Alma esférica: un mes sin Yvonne Domenge

Alma esférica: un mes sin Yvonne Domenge

La pelota de ligas que sin romperse une los recuerdos

Mi madre también se llama Yvonne, pero con “I”. Yo todavía aprendía las vocales cuando pude conocer a la escultora Domenge.

En un complejo habitacional poblano hay varias de sus obras. Mi padre, que no se llama Yvonne, decía que las monumentales esculturas eran como pelotas de ligas. Yo decía que eran corazones, y que eran esféricos. “Sí, hijito, también puede que sean esferas”. Creo que no le bastó mi comparación soñadora para darme algo de crédito. Nadie le cree a quien apenas está aprendiendo a distinguir la I de la Y, y menos a quien confunde el arte con un latido.

Escribo con mucha pena estas líneas, porque yo no sabía que Yvonne era Yvonne Domenge hasta que supe que era inútil despedirse. La ruta para ir a casa de mi padre, ese queridísimo amigo mío, zigzagueaba los caminos llenos de montecitos de pasto, sobre los cuales, de vez en cuando, se posaba una gran esfera incompleta. “Hijito, las esferas no tienen huecos”. Tampoco se supone que lo tengan los corazones, papá, y míranos. Muchos años después del debate por definir si eran pelotas de ligas o las redondas almas de dragones gigantes he venido a escribir sobre la mujer que trazó las primeras aventuras de la imaginación que aún conservo.

Un domingo, sin conocer aún ni la conjugación de los verbos, me lancé a nombrarlo todo como un Adán: “¡Y la esfera roja se llamará Fuegósforo! ¡La blanca será Nieve de Copo! La verde…”, y esperaba con un puchero lo que siempre decía mi papá: “La verde es la pelota de ligas”. Solo una vez cedí al nombre que para mí era una ofensa, una falta de imaginación tremenda; esa desgracia cuando en lo extraordinario y cósmico se ve nomás que algo cotidiano.

“Circontinuo”

La esfera verde fue la que creció conmigo, más que ninguna otra. Hoy me entero de que todas tienen nombre: la roja se llama “Clythia”; la blanca, “Dimensiones estelares”. Otras, como la azul y otra que igual era roja, nacidas sin nombre a mi infantil parecer, habían sido bautizadas de mil maneras durante las tardes de los domingos, cuando era hora de despedirme de mi padre. Resulta que una se llama “Flor de abril”. La otra, la roja, la perfecta, a la que le sonreía por verla siempre en el mismo lugar, se llama “Fulereno”. No sé qué sentir ahora. Conozco al fin el nombre de las cosas innombrables, incluyendo el deseo de nunca haberlo sabido.
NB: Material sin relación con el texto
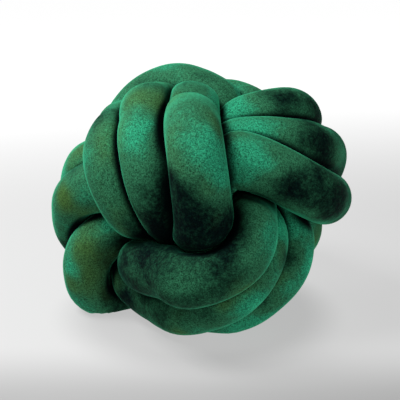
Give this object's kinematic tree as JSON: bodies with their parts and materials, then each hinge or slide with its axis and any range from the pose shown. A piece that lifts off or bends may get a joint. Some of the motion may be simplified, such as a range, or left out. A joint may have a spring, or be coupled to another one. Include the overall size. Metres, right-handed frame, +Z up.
{
  "type": "knot cushion",
  "caption": "Ball-shaped knot cushion: a long stuffed velvet tube wound and drawn up into a monkey's fist knot.",
  "frame": {"origin": "on the floor plane, under the centre of the cushion's outline", "axes": "+Z up; -Y towards the viewer of the side with the three long front passes; +X to that viewer's right"},
  "size_m": [0.304, 0.3248, 0.2502],
  "materials": {
    "velvet": "crushed velvet, short pile, deep emerald green"
  },
  "bodies": {
    "root": {"knot_tube": "velvet"}
  },
  "joints": []
}
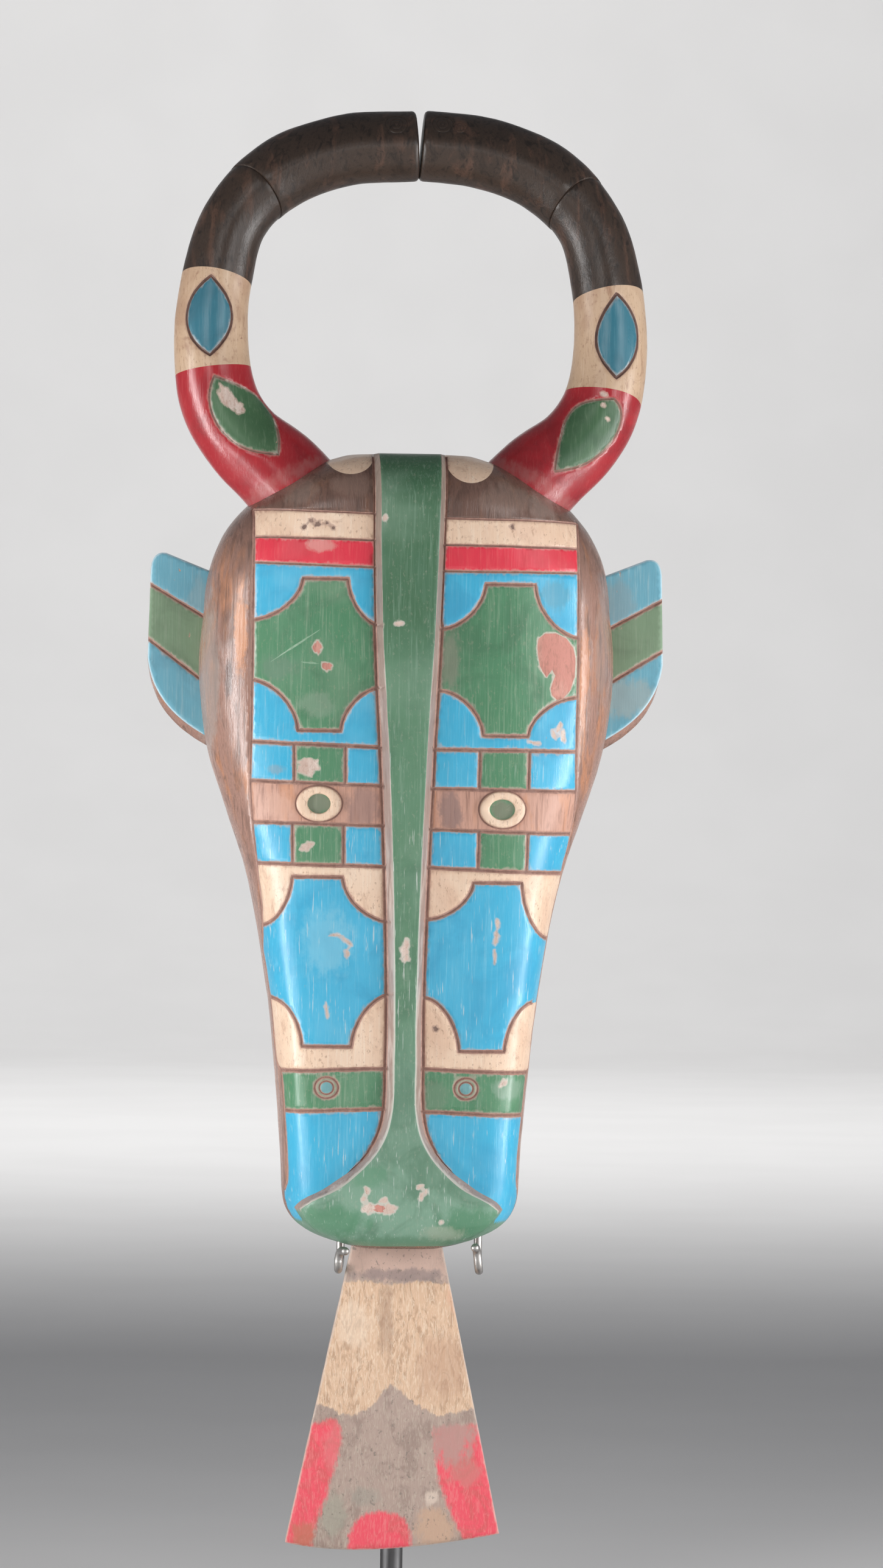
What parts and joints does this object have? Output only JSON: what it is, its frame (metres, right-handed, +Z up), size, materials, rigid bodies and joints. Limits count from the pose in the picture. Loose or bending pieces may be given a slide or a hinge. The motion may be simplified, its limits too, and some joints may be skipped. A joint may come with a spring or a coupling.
{
  "type": "carved cow mask on a display stand",
  "caption": "Painted wooden cow mask with horns curved into a near-closed ring, side ears, a nose ridge, a hanging tongue board and a hollow back, held upright on a steel display stand.",
  "frame": {"origin": "on the floor, under the middle of the foot plate", "axes": "+Z up, the painted face looks along -Y, +X to the viewer's right"},
  "size_m": [0.365, 0.24, 1.0844],
  "materials": {
    "painted_wood": "worn paint in blue, green, cream and red on carved wood",
    "tongue_wood": "worn cream and red paint on bare wood",
    "stand_rod": "brushed round bar",
    "stand_plate": "brushed plate"
  },
  "bodies": {
    "root": {"mask": "painted_wood", "tongue": "tongue_wood", "stand_cradle": "stand_rod", "stand_foot": "stand_plate"}
  },
  "joints": []
}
¿Y la esfera verde? Se llama “Circontinuo” (definitivamente me gusta más que “la pelota de ligas”). Pero sí, papá, quizá algo tengas de razón. Algo tiene de liga esa esfera que une los recuerdos lejanos sin romperse. Hasta aquí se ha estirado esa escultura que tanto nos hizo conversar, sin saberlo, de arte. Estoy ligado a Yvonne Domenge desde hace muchos años, y hasta hace un mes lo supe. Ahora no podré mirar la esfera sin encontrar los huecos. Descubrí una nueva carencia dentro de mí, querido padre. ¿Soy ahora también una pelota de ligas?
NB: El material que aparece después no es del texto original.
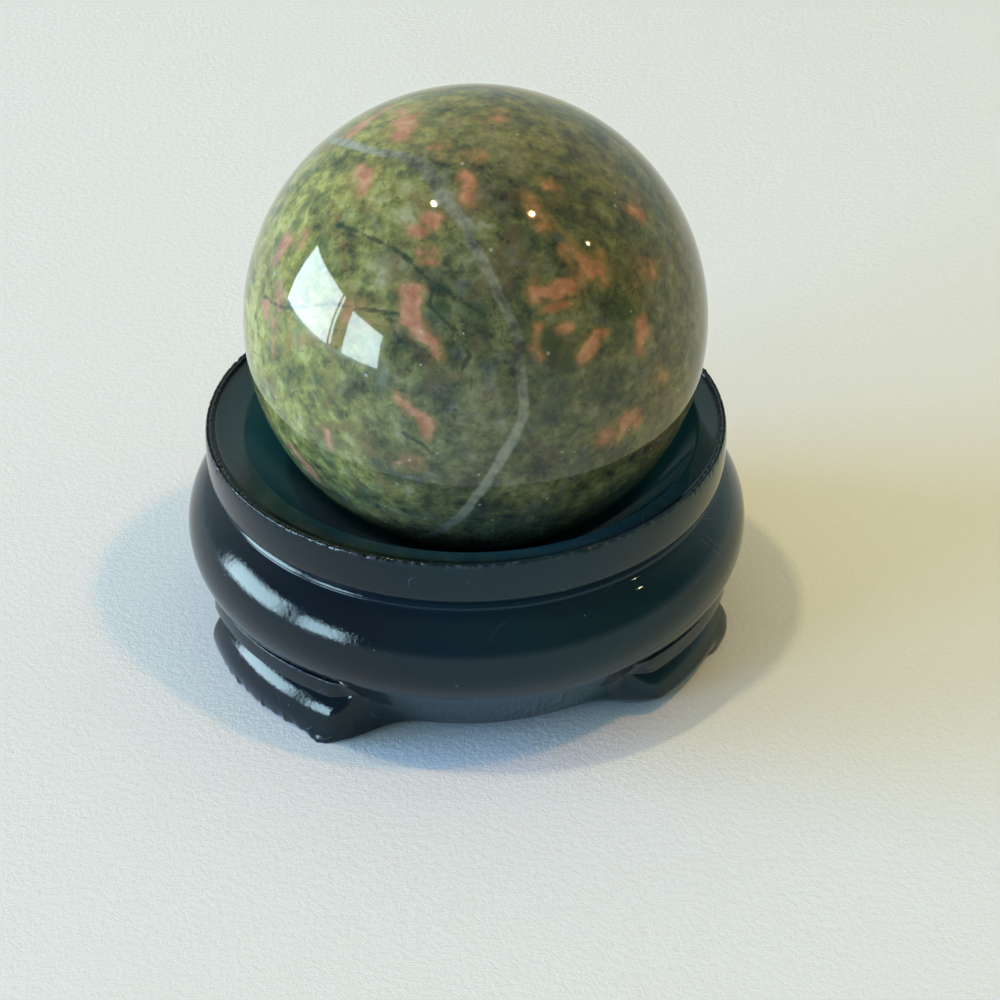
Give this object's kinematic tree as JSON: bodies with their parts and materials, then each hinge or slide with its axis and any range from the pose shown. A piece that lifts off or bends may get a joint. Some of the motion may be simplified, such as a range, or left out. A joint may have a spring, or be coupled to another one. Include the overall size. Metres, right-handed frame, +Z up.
{
  "type": "decorative stone sphere on a wooden stand",
  "caption": "Polished mottled green and pink stone sphere lying in the dish of a small turned dark wooden stand with low feet.",
  "frame": {"origin": "on the table under the middle of the stand", "axes": "+Z up; -Y is the front, between the two front feet; +X is to the right seen from the front"},
  "size_m": [0.0504, 0.0504, 0.05],
  "materials": {
    "polished_stone": "polished",
    "lacquered_wood": "gloss"
  },
  "bodies": {
    "root": {"stone_sphere": "polished_stone", "wooden_stand": "lacquered_wood"}
  },
  "joints": []
}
A Yvonne voy a recordarla como el primer libro de infancia que hoy ha desaparecido. Quizá ahora le platique a mi madre que hubo —el verbo así conjugado duele— una mujer escultora, y que mis sueños de niño, gracias a ella, tuvieron la arquitectura de una esfera. “Es con Y”, le diré cuando empiece a apuntar su nombre con tinta en una servilleta, y yo, mientras tanto, haré el recuento de mis ausentes.